Press Release
August 14, 2012


Senate Committee on Labor, Employment and Human Resources Development launches probe on the case of Bonita Baran, a kasambahay who fell victim to maltreatment and physical abuse of her female employer for several years.

Senate President Pro Tempore Jinggoy Ejercito Estrada, sitting as committee chairman, opens today an inquiry in aid of legislation on the incident to prevent further occurrence of such and to punish the perpetrators of similar violent acts.

The harrowing experience of Baran, which prompted the Senate investigation, was the subject of a privilege speech of Sen. Estrada last July 31.

Baran, 21 year old household worker from Catanduanes, allegedly experienced different forms of abuse from Mrs. Annaliza Marzan, her employer for more than five years. Baran says Mrs. Marzan repeatedly beat her with a broom, battered her head with vase and plates, and punched her in the eyes. The last blow caused severe injuries to her eyes and has resulted to blindness. Baran also states that her employer pressed a hot iron against her face and stabbed her left arm with a pair of scissors.

Baran was also only paid 700 pesos as monthly salary, lower than prescribed minimum wage in National Capital Region for household workers.

"The committee yields to the pronouncement of Senate President Juan Ponce Enrile during the interpellation on my privilege speech that the Senate must show to everyone that it is not a chamber only for the privileged few, but is the Senate of the people," says Jinggoy, also Chairman of the Congressional Oversight Committee on Labor and Employment.

Sen. Estrada articulates that the public inquiry intends to know whether or not Baran's case is an isolated case and identify which government agency, if any, can an abused kasambahay run to for relief and assistance.

Sen. Estrada, who successfully steered the passage of the Kasambahay Bill in the Senate and recently co-sponsored the ILO Domestic Workers Convention, notes that the Labor Code actually provides protection for the domestic workers, including those referred to as yaya, maid, boy, manang, inday, among others.

"Household workers are entitled to fair and humane treatment, free food and accommodation, social security coverage and opportunity to finish at least elementary education. The Labor Code also contains explicit stipulations against forced labor, multiple work, and non-compliance on decent wages. But apparently, these are not followed and perhaps often violated as seen in the case of Bonita," the lawmaker points out.

"And so the committee wishes to hear the often voiceless, unsung heroes of our household and our economy and find out what the State is doing and can do more to protect their welfare," Jinggoy asserts.

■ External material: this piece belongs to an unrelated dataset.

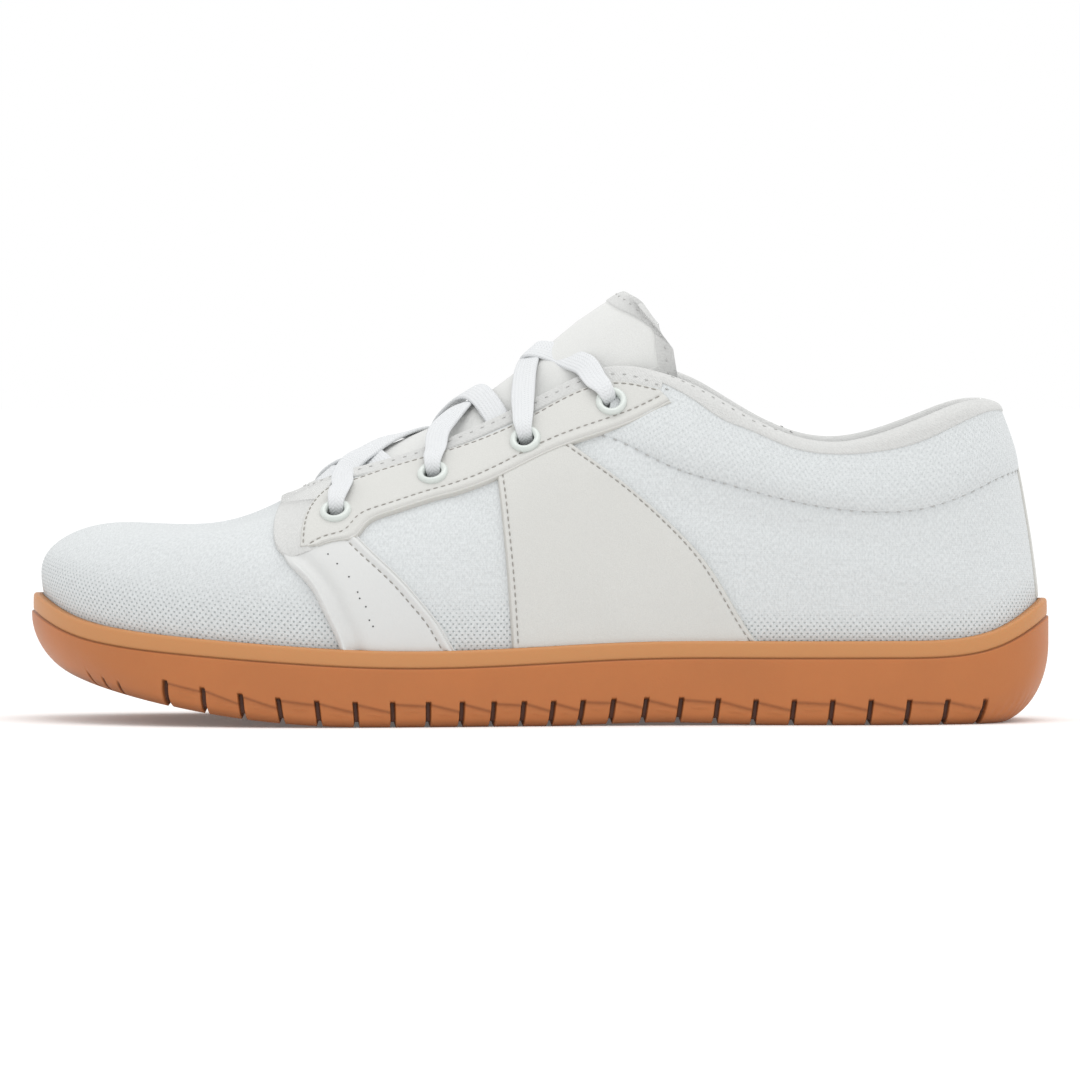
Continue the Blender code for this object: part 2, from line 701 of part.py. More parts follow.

Invited as resource persons include Baran; Atty. Persida Acosta, Chief of the Public Attorney's Office; Prosecutor Irene Resurreccion of the Quezon City Prosecutor's Office; P/SSUP Maria Theresa Ann Cid, Chief of Women's Crisis and Child Protection Office, Philippine National Police; Ms. Ma. Evelyn Lita Manangan of the Bureau of Workers with Special Concerns, Department of Labor and Employment; Ms. Emmeline Verzosa, Executive Director of the Philippine Commission on Women; and Ma. Cecilia Flores Oebanda, President of the Visayan Forum Foundation, Inc.

The committee also requested the presence of Mrs. Marzan and sent invitation in her residence in Quezon City, but she failed to show up.